▼
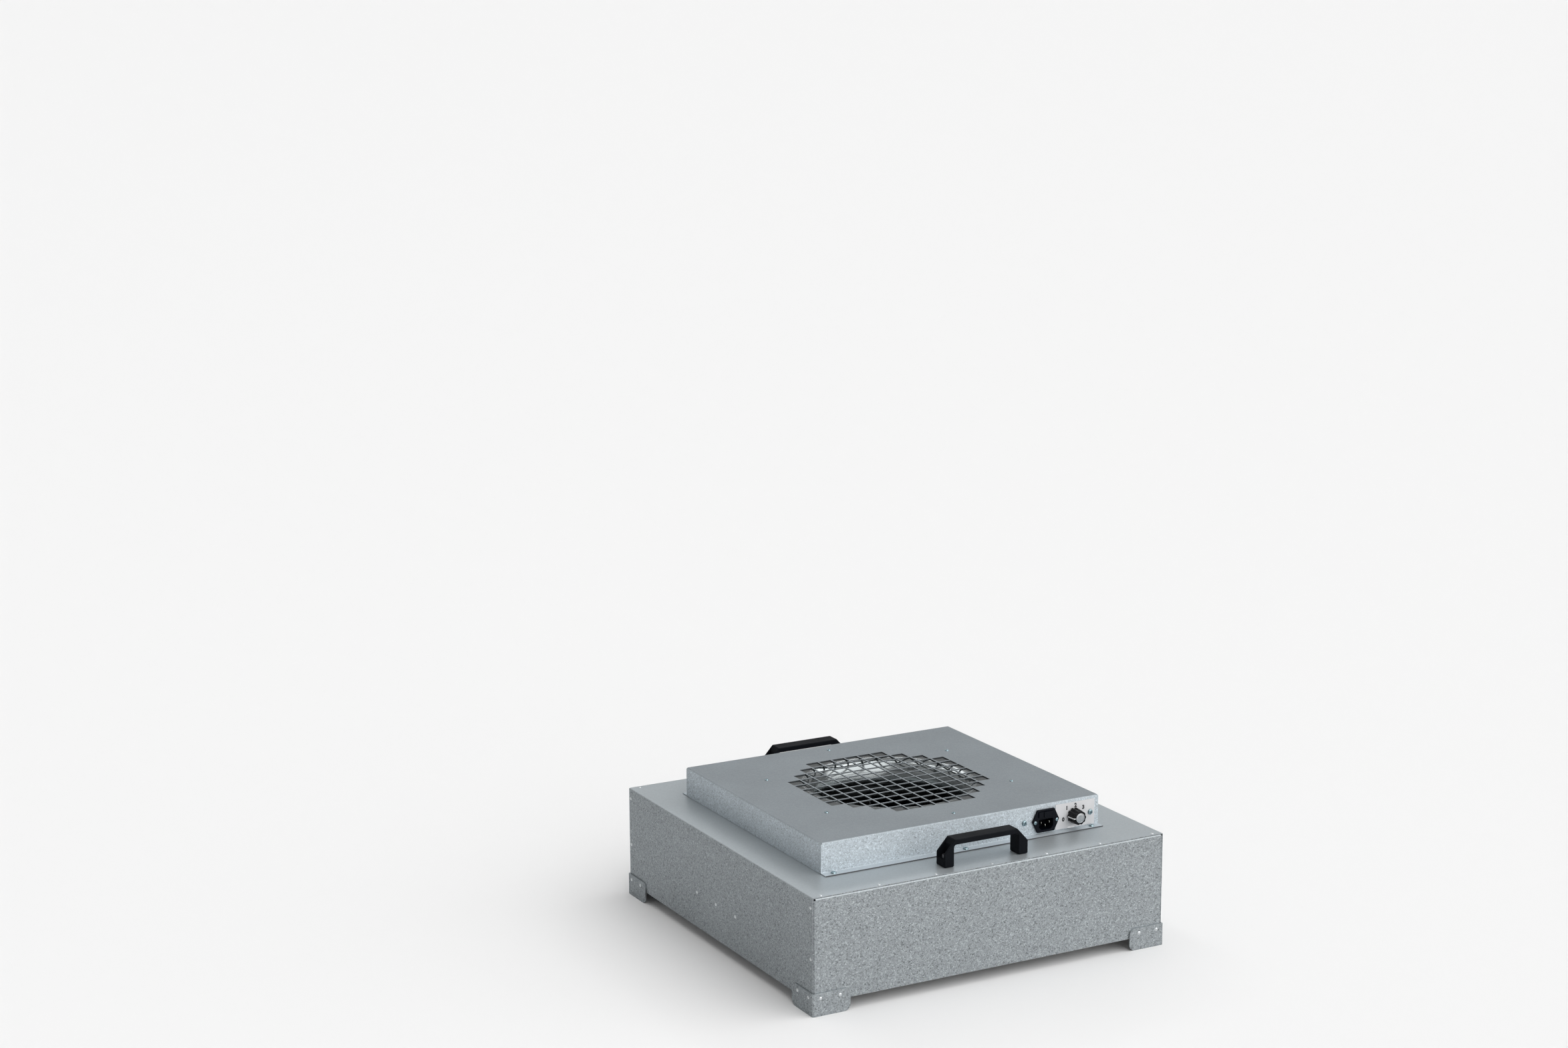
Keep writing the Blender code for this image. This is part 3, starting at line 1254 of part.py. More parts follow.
def main():
    """Build every piece under the frame of the group that it moves with."""
    clear_scene()
    unit = add_frame("unit_frame")
    build_wrapper(unit)
    build_panel("front_panel", unit, 0)
    build_panel("rear_panel", unit, math.pi)
    for name, corner, turn in (
        ("corner_bracket_front_left", (-1, -1), 0),
        ("corner_bracket_front_right", (1, -1), math.pi / 2),
        ("corner_bracket_rear_right", (1, 1), math.pi),
        ("corner_bracket_rear_left", (-1, 1), -math.pi / 2),
    ):
        build_bracket(name, unit, corner, turn)
    build_cover(unit)
    build_inlet_ring(unit)
    build_motor_bracket(unit)
    build_stator(unit)
    build_capacitor(unit)
    build_filter(unit)
    build_ledges(unit)
    build_handle("handle_front", unit, -HANDLE_Y)
    build_handle("handle_rear", unit, HANDLE_Y)
    build_handle_bolts(unit)
    build_electrics_box(unit, COVER_FRONT)
    build_inlet(unit, COVER_FRONT)
    build_label(unit, COVER_FRONT)
    knob_back = FIT + LABEL_THICKNESS + FIT + FIT
    build_switch(unit, COVER_FRONT, knob_back)

    fan = add_frame("fan_axis", parent=unit)
    build_rotor(fan)
    build_impeller(fan)
    knob = add_frame("knob_axis", (KNOB_X, COVER_FRONT - knob_back, CONTROL_HEIGHT), unit)
    build_knob(knob)
    drawer_front = COVER_FRONT - 2 * FIT - INLET_FLANGE
    drawer = add_frame("drawer_slide", (INLET_X, drawer_front, CONTROL_HEIGHT + DRAWER_RISE), unit)
    build_fuse_drawer(drawer)


main()
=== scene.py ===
"""Looks of the fan filter unit: its finishes, its fine pieces, plain studio light and the camera.

Metres, +Z up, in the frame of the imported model. The front, with the inlet and the speed knob, faces -Y.
Folded sheets that are right as packed keep their solids and get a finish. What is round, spun, moulded
or turned is made here again as a fine surface in the same place.
"""

import logging
import math
from dataclasses import dataclass, field, replace
from enum import Enum

import bmesh
import bpy
import numpy as np
from mathutils import Matrix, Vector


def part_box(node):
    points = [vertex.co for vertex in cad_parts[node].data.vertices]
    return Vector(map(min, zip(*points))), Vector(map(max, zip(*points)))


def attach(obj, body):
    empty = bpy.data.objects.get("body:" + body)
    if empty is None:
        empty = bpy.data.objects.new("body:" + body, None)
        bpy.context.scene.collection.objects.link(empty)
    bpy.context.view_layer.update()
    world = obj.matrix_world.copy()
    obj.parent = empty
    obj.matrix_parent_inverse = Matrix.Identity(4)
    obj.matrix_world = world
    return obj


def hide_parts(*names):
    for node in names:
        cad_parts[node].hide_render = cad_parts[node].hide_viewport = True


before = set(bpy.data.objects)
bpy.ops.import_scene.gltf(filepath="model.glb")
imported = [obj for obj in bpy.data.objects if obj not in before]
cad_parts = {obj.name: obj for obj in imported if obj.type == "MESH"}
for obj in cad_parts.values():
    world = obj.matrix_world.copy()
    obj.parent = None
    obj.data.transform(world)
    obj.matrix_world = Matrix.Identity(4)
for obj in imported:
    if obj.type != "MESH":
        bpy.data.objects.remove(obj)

logging.basicConfig(level=logging.INFO, format="%(message)s")
LOG = logging.getLogger("fan_filter_unit")

Array = np.ndarray
Socket = bpy.types.NodeSocket
Colour = tuple[float, float, float]
Point = tuple[float, float]
Place = tuple[float, float, float]
Corner = tuple[float, ...]

SAME_PLACE = 1e-6
SHARP_ANGLE = math.radians(35)
FIT = 0.0003
MIDDLE_GREY = (0.5, 0.5, 0.5)
SIDES = ("front", "rear", "left", "right")
SOFT_DETAIL = 2.0
FULL_DETAIL = 3.0
FEW_STEPS = 3
ROUND_STEPS = 32
FINE_STEPS = 96


class Slot(Enum):
    """Material slots of the record."""

    GALVANISED = "galvanised_sheet"
    SPUN = "spun_steel"
    CAST = "cast_aluminium"
    TURNED = "turned_steel"
    NYLON = "black_nylon"
    GLOSS = "black_gloss_plastic"
    LABEL = "label_film"
    PAPER = "filter_paper"
    PAINT = "white_paint"
    FOAM = "foam_gasket"
    COPPER = "copper_winding"
    BRASS = "brass_pin"
    GLASS = "fuse_glass"


class Body(Enum):
    """Bodies that a piece can move with."""

    HOUSING = "housing"
    FAN = "fan"
    KNOB = "knob"
    DRAWER = "drawer"


class Facing(Enum):
    """Where a piece's own axes point: right, up and out of the face that it sits on."""

    UP = ((1, 0, 0), (0, 1, 0), (0, 0, 1))
    FRONT = ((1, 0, 0), (0, 0, 1), (0, -1, 0))
    REAR = ((-1, 0, 0), (0, 0, 1), (0, 1, 0))
    LEFT = ((0, -1, 0), (0, 0, 1), (-1, 0, 0))
    RIGHT = ((0, 1, 0), (0, 0, 1), (1, 0, 0))


class Carving(Enum):
    """What a tool does to the piece that it meets."""

    CUT = "DIFFERENCE"
    JOIN = "UNION"


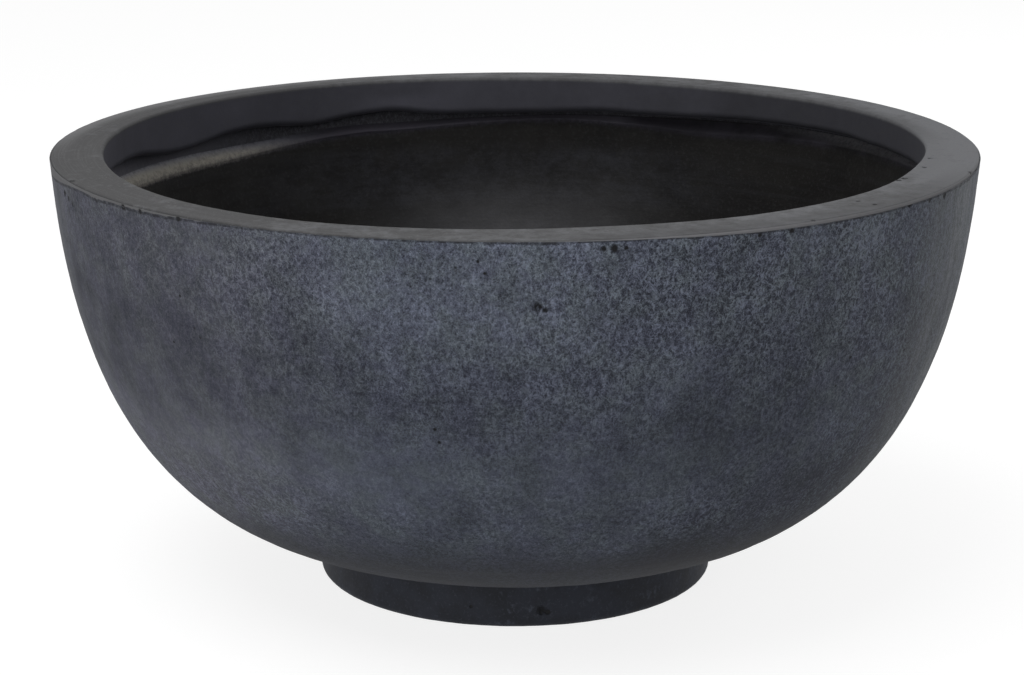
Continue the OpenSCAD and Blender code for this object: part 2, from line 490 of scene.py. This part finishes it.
bare_mix, smooth_mix_and_shade, right_base_shade = paint(41, 43, 54), paint(41, 42, 46), paint(20, 20, 23)
dust_front, dust_left, dust_right = paint(141, 150, 166), paint(147, 150, 161), paint(142, 150, 163)
ochre_tinge, violet_tinge = (0.992, 1.006, 0.95, 1.0), (1.012, 0.992, 1.05, 1.0)
painted_sheen_left, painted_sheen_right, dust_run = paint(97, 99, 103), paint(152, 155, 159), paint(82, 84, 87)
mould_line, lapped_mix, seam_stain = paint(78, 78, 80), paint(97, 97, 99), paint(36, 37, 41)
crumb_hole_shade, pit_shade, pinhole_shade = paint(46, 48, 52), paint(24, 24, 27), paint(26, 26, 29)
inside_right, inside_left_lit, inside_grain = paint(55, 55, 60), paint(100, 100, 108), paint(88, 88, 95)


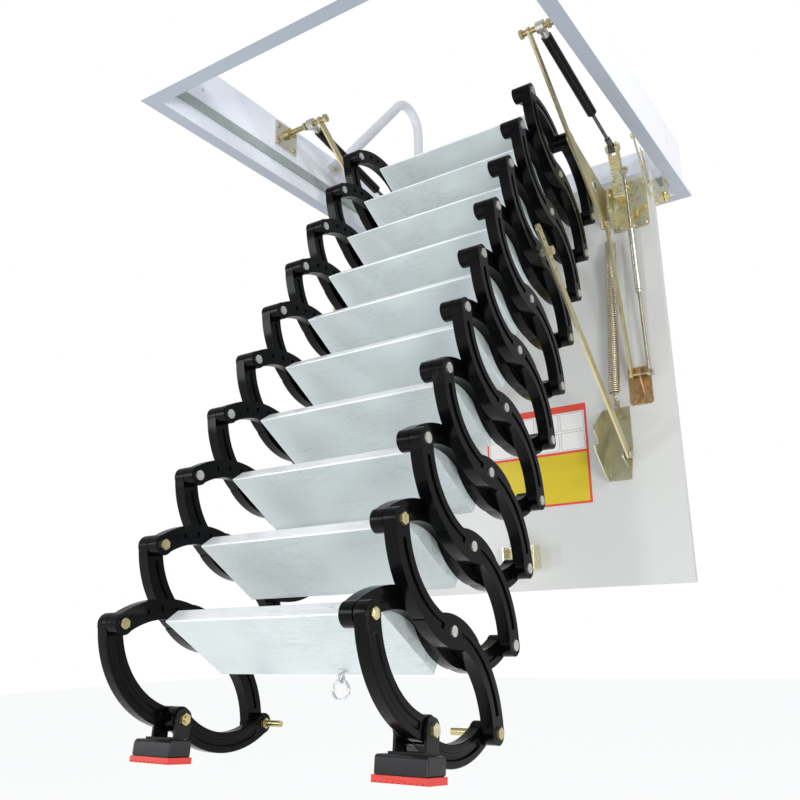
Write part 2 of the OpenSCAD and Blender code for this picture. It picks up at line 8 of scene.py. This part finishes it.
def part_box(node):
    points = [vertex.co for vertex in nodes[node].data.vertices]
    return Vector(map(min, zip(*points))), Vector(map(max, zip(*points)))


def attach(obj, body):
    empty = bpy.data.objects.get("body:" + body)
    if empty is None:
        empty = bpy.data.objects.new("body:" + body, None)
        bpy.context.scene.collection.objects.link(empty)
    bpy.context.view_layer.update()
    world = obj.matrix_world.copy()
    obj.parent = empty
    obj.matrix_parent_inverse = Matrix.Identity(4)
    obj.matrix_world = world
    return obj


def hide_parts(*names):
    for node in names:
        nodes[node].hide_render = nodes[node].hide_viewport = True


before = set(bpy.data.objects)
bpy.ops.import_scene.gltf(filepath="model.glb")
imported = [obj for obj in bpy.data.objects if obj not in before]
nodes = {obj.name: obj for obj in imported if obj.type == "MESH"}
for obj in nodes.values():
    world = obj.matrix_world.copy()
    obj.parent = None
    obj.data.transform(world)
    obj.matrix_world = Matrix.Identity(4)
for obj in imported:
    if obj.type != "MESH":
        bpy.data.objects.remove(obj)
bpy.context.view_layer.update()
scene = bpy.context.scene
coll = scene.collection


# ------------------------------------------------------------------ camera
def look(yaw, pitch, roll):
    y, p, r = (math.radians(a) for a in (yaw, pitch, roll))
    fwd = Vector((-math.sin(y) * math.cos(p), math.cos(y) * math.cos(p), math.sin(p)))
    right = Vector((math.cos(y), math.sin(y), 0))
    down = fwd.cross(right)
    r1 = right * math.cos(r) + down * math.sin(r)
    d1 = down * math.cos(r) - right * math.sin(r)
    return Matrix((r1, -d1, -fwd)).transposed()


cam_data = bpy.data.cameras.new("camera")
cam_data.sensor_width = 36.0
cam_data.lens = 842.0 / 800.0 * 36.0
cam_data.shift_x = -27.0 / 800.0
cam_data.shift_y = -12.0 / 800.0
cam_data.clip_start = 0.02
cam_data.clip_end = 60.0
cam = bpy.data.objects.new("camera", cam_data)
coll.objects.link(cam)
cam.matrix_world = Matrix.Translation((0.827, -1.434, -1.022)) @ look(32.0, 16.2, 1.49).to_4x4()
scene.camera = cam


# ------------------------------------------------------------------ materials
class Mat:
    """A small helper round one node material."""

    def __init__(self, name):
        self.m = bpy.data.materials.new(name)
        self.m.use_nodes = True
        self.t = self.m.node_tree
        self.n = self.t.nodes
        self.b = self.n["Principled BSDF"]
        self.co = self.n.new("ShaderNodeTexCoord")

    def set(self, **kw):
        names = {"color": "Base Color", "rough": "Roughness", "metal": "Metallic", "coat": "Coat Weight",
                 "coat_rough": "Coat Roughness", "ior": "IOR", "spec": "Specular IOR Level", "sheen": "Sheen Weight",
                 "aniso": "Anisotropic"}
        for k, v in kw.items():
            s = self.b.inputs[names[k]]
            if isinstance(v, bpy.types.NodeSocket):
                self.t.links.new(v, s)
            else:
                s.default_value = v if not isinstance(v, tuple) else (v + (1.0,))[:4]
        return self

    def mapped(self, scale=(1, 1, 1), rot=(0, 0, 0)):
        mp = self.n.new("ShaderNodeMapping")
        mp.inputs["Scale"].default_value = scale
        mp.inputs["Rotation"].default_value = rot
        self.t.links.new(self.co.outputs["Object"], mp.inputs["Vector"])
        return mp.outputs["Vector"]

    def noise(self, scale, detail=4.0, rough=0.55, vec=None, dist=0.0):
        nz = self.n.new("ShaderNodeTexNoise")
        nz.inputs["Scale"].default_value = scale
        nz.inputs["Detail"].default_value = detail
        nz.inputs["Roughness"].default_value = rough
        nz.inputs["Distortion"].default_value = dist
        self.t.links.new(vec if vec is not None else self.co.outputs["Object"], nz.inputs["Vector"])
        return nz.outputs["Fac"]

    def ramp(self, fac, stops, interp="LINEAR"):
        r = self.n.new("ShaderNodeValToRGB")
        r.color_ramp.interpolation = interp
        els = r.color_ramp.elements
        while len(els) < len(stops):
            els.new(0.5)
        for e, (p, c) in zip(els, stops):
            e.position = p
            e.color = (c + (1.0,))[:4] if isinstance(c, tuple) else (c, c, c, 1.0)
        self.t.links.new(fac, r.inputs["Fac"])
        return r.outputs["Color"]

    def mix(self, fac, a, b, mode="MIX"):
        mx = self.n.new("ShaderNodeMix")
        mx.data_type = "RGBA"
        mx.blend_type = mode
        for s, v in ((mx.inputs[0], fac), (mx.inputs[6], a), (mx.inputs[7], b)):
            if isinstance(v, bpy.types.NodeSocket):
                self.t.links.new(v, s)
            elif isinstance(v, tuple):
                s.default_value = (v + (1.0,))[:4]
            else:
                s.default_value = v
        return mx.outputs[2]

    def math(self, op, a, b=0.0, c=0.0, clamp=False):
        md = self.n.new("ShaderNodeMath")
        md.operation = op
        md.use_clamp = clamp
        for s, v in zip(md.inputs, (a, b, c)):
            if isinstance(v, bpy.types.NodeSocket):
                self.t.links.new(v, s)
            else:
                s.default_value = v
        return md.outputs[0]

    def bump(self, height, strength, dist=0.001, prev=None):
        bp = self.n.new("ShaderNodeBump")
        bp.inputs["Strength"].default_value = strength
        bp.inputs["Distance"].default_value = dist
        self.t.links.new(height, bp.inputs["Height"])
        if prev is not None:
            self.t.links.new(prev, bp.inputs["Normal"])
        self.t.links.new(bp.outputs["Normal"], self.b.inputs["Normal"])
        return bp.outputs["Normal"]

    def wear(self, lo=0.50, hi=0.56):
        """1 along convex edges."""
        g = self.n.new("ShaderNodeNewGeometry")
        mr = self.n.new("ShaderNodeMapRange")
        mr.inputs["From Min"].default_value = lo
        mr.inputs["From Max"].default_value = hi
        self.t.links.new(g.outputs["Pointiness"], mr.inputs["Value"])
        return mr.outputs["Result"]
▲
# [What needs to be done]
Extract from the listing above the lines between the line containing "build_impeller(fan)" and the line containing "points = [vertex.co for vertex in cad_parts[node].data.vertices]", keeping both of those lines. Output nothing else.

# [Exercise answer]
    build_impeller(fan)
    knob = add_frame("knob_axis", (KNOB_X, COVER_FRONT - knob_back, CONTROL_HEIGHT), unit)
    build_knob(knob)
    drawer_front = COVER_FRONT - 2 * FIT - INLET_FLANGE
    drawer = add_frame("drawer_slide", (INLET_X, drawer_front, CONTROL_HEIGHT + DRAWER_RISE), unit)
    build_fuse_drawer(drawer)


main()
=== scene.py ===
"""Looks of the fan filter unit: its finishes, its fine pieces, plain studio light and the camera.

Metres, +Z up, in the frame of the imported model. The front, with the inlet and the speed knob, faces -Y.
Folded sheets that are right as packed keep their solids and get a finish. What is round, spun, moulded
or turned is made here again as a fine surface in the same place.
"""

import logging
import math
from dataclasses import dataclass, field, replace
from enum import Enum

import bmesh
import bpy
import numpy as np
from mathutils import Matrix, Vector


def part_box(node):
    points = [vertex.co for vertex in cad_parts[node].data.vertices]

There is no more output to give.